**Do this:**
Extract each line where the string "that" shows up.

**Provided information:**
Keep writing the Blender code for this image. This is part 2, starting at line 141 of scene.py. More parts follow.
--
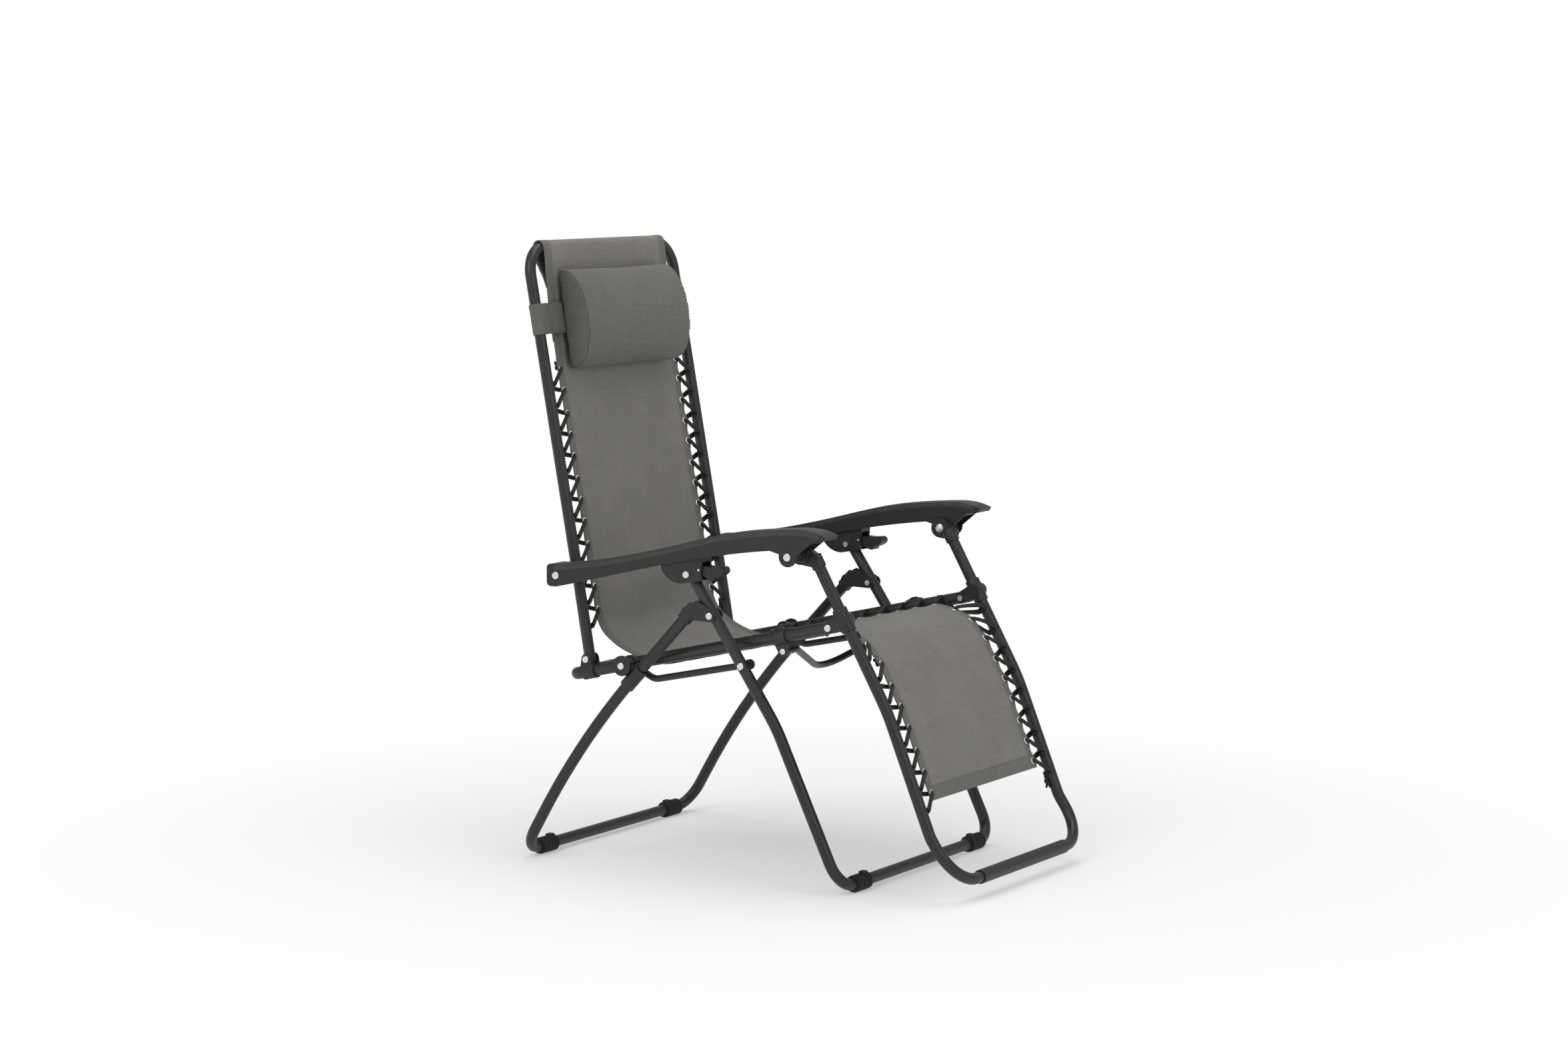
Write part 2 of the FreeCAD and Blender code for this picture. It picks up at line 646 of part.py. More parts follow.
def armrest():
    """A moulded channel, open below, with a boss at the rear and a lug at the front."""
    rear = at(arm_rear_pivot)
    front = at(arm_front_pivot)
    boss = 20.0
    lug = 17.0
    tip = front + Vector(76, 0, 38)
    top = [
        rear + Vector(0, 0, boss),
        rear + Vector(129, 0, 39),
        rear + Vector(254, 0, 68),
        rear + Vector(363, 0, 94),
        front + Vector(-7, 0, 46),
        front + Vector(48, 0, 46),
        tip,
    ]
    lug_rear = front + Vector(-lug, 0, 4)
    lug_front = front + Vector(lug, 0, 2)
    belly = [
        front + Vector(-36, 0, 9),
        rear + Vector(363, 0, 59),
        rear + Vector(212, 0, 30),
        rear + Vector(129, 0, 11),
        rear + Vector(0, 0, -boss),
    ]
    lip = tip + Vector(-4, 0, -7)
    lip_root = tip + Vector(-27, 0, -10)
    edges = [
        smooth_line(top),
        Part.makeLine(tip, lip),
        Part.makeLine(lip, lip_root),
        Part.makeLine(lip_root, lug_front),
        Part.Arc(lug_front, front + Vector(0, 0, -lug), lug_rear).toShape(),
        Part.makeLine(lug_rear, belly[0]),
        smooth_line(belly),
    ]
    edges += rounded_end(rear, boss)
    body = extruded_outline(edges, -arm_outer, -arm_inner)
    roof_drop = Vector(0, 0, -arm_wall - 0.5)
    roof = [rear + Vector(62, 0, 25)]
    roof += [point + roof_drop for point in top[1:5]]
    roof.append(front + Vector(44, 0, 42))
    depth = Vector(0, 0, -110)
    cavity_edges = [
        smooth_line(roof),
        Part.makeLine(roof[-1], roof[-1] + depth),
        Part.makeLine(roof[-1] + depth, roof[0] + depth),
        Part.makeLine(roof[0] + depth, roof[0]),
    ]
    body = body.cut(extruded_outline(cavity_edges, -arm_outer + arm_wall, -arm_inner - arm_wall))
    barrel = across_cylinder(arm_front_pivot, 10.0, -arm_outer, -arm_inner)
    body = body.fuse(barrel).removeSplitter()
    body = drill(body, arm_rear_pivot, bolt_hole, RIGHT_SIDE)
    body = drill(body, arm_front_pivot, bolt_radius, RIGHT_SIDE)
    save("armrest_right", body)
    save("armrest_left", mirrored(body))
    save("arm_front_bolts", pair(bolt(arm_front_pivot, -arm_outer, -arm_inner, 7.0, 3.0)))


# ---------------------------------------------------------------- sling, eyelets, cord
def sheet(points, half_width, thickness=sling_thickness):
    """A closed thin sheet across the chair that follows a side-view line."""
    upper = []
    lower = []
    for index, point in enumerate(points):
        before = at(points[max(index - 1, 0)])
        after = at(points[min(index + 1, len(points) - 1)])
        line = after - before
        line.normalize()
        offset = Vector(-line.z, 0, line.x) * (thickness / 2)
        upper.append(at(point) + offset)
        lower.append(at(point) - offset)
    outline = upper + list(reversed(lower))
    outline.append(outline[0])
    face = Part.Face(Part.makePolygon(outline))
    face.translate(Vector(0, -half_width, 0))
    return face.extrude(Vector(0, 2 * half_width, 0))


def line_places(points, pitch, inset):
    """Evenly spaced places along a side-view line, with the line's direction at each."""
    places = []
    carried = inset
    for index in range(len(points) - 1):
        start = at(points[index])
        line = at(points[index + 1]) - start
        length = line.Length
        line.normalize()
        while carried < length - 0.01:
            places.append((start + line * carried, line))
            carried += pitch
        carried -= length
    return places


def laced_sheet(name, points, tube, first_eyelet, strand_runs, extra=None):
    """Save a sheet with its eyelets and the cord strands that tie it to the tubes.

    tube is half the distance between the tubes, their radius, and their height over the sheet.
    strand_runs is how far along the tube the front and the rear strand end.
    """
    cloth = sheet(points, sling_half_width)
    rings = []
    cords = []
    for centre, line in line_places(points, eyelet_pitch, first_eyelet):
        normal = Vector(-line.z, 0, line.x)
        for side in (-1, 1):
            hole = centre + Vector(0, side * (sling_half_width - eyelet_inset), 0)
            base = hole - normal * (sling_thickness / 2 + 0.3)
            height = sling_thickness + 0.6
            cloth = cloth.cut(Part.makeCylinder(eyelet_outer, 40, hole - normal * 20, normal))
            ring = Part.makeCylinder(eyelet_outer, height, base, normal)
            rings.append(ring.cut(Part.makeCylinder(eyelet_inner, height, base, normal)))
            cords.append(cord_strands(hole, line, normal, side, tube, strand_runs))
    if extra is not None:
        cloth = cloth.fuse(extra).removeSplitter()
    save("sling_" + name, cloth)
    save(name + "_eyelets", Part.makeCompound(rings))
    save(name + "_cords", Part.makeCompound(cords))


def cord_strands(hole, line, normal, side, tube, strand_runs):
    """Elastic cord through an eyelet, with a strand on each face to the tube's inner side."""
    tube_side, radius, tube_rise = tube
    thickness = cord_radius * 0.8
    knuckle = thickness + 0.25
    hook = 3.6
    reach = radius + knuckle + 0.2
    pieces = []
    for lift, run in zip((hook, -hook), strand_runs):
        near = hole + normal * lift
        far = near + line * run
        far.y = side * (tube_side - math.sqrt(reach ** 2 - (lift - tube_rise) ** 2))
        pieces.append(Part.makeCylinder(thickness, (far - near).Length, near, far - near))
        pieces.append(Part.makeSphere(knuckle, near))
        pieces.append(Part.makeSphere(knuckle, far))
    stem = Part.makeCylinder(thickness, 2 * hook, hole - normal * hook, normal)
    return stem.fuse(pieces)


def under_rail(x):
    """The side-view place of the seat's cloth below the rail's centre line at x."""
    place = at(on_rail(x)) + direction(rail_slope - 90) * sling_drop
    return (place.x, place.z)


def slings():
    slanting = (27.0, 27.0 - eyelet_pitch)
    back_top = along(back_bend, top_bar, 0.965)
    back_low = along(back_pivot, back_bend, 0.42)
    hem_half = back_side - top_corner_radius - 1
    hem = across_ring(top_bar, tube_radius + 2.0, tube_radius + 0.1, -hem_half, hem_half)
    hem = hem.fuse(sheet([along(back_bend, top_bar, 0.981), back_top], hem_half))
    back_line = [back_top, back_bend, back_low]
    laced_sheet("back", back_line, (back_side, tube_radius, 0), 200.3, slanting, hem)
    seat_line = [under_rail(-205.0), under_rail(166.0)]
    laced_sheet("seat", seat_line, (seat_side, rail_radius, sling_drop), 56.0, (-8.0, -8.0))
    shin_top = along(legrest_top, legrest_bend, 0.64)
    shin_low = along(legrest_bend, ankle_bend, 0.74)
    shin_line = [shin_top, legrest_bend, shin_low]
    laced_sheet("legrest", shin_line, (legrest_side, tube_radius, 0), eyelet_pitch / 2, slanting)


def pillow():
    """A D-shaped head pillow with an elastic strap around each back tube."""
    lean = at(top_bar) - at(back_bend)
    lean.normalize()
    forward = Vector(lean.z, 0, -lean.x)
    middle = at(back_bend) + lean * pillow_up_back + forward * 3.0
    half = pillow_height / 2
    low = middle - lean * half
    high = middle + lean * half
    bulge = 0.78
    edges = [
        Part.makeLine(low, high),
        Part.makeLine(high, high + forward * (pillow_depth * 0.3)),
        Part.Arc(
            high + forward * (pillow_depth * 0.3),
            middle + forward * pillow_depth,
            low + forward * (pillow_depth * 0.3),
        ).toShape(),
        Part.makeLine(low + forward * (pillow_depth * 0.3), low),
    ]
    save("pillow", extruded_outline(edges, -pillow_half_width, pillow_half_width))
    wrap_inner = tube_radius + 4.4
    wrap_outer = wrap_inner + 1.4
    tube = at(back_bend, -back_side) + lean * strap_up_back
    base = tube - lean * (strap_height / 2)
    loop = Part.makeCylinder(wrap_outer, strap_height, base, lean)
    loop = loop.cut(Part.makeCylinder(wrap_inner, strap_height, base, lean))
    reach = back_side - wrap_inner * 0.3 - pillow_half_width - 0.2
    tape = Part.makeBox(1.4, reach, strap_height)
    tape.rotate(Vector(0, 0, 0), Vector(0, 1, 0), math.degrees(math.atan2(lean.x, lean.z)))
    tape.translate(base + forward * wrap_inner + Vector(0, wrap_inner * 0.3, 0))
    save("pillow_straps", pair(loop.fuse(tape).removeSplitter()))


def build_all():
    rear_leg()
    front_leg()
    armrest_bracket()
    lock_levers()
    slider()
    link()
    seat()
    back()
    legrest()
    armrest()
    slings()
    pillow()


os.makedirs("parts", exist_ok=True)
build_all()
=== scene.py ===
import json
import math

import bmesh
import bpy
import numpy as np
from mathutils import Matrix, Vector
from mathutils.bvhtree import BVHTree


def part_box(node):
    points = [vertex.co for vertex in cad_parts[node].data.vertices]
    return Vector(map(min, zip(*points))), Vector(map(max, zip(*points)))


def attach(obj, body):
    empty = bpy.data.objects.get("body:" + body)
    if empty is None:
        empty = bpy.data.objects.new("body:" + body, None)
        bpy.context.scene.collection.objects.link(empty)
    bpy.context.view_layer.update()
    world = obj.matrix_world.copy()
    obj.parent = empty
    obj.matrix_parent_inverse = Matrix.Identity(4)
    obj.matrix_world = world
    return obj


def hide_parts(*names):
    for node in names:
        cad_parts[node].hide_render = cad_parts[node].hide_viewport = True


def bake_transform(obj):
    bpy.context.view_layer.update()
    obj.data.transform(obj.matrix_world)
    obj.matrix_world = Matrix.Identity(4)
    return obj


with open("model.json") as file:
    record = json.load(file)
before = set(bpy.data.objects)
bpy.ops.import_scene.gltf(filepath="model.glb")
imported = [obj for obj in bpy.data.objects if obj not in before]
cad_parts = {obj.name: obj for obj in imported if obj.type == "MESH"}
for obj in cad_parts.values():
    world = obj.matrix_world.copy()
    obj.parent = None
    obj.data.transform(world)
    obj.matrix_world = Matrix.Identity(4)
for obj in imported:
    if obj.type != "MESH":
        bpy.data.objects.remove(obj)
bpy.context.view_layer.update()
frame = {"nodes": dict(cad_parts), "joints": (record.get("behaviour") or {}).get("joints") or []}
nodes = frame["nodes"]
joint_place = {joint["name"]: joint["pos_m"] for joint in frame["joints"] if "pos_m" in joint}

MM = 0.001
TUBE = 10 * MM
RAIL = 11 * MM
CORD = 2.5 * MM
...
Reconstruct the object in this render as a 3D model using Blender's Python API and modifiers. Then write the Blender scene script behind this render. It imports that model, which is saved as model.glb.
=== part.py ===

**The completed task:**
    """A closed thin sheet across the chair that follows a side-view line."""
    """Save a sheet with its eyelets and the cord strands that tie it to the tubes.
Reconstruct the object in this render as a 3D model using Blender's Python API and modifiers. Then write the Blender scene script behind this render. It imports that model, which is saved as model.glb.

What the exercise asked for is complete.